Treasurer John Brumby said yesterday the massive fall in revenue was due in part to the freeze on speeding tickets caught up in the troubled fixed-camera network.
But the main reason for the drop was a big reduction in motorists fined for errant driving.
Last year the Government estimated police fines would rake in $427.5 million in 2003-04. The figure was now $233.5 million.
But revenue from fines is expected to rise again next financial year to $350.5 million when the fixed cameras are put back on line and new hi-tech red light speed cameras are activated. Mr Brumby yesterday said no new cameras would be installed on Victorian roads to make up for the shortfall this financial year.
"There is no secret plan," he said.
In total, police were forecast to hand out 2.25 million speeding fines in 2003-04. It is now expected they will issue about 1.32 million fines.
Next financial year, the number of fines issued to rogue drivers is expected to rise to 1.85 million.
A further 500,000 CityLink fines are expected to be issued.
Police Minister Andre Haermeyer said the drop in speeding fine revenue showed motorists were heeding safety messages and slowing down. "There has been a culture change in relation to speed," Mr Haermeyer said.
Budget papers also revealed last year's controversial move to link hundreds of fees and fines to inflation helped boost revenue to an expected total of $617 million for 2004-05.
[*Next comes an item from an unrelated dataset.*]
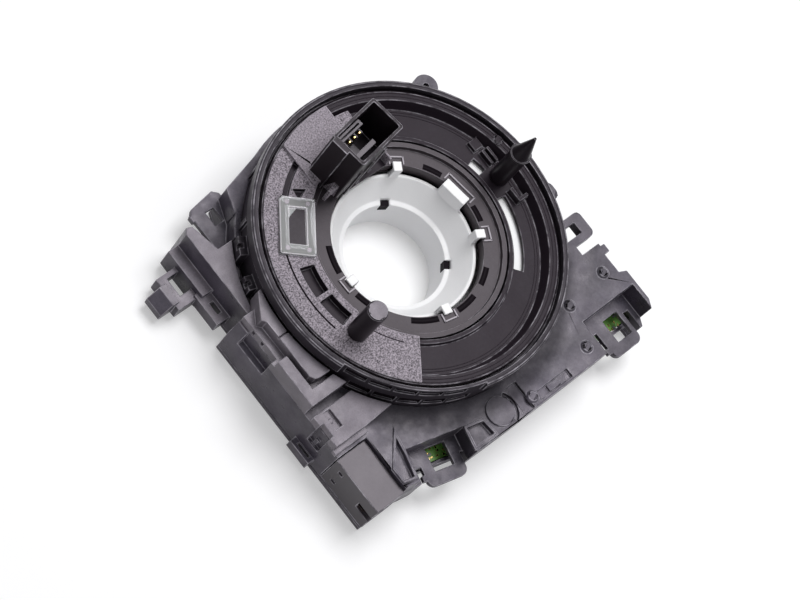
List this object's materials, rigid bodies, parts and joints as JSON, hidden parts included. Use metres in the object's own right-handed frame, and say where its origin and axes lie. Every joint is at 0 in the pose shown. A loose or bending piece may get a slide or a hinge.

This is expected to increase to $656.4 million the following year.
Taxes on vehicle registration are expected to leap by $100 million because of indexation, an increase in the number of vehicles registered and the axing of free car rego for concession card holders. The Metropolitan Parks Charge for commercial and residential properties in greater Melbourne was also added to the fees and levies linked to inflation from July 1 this year.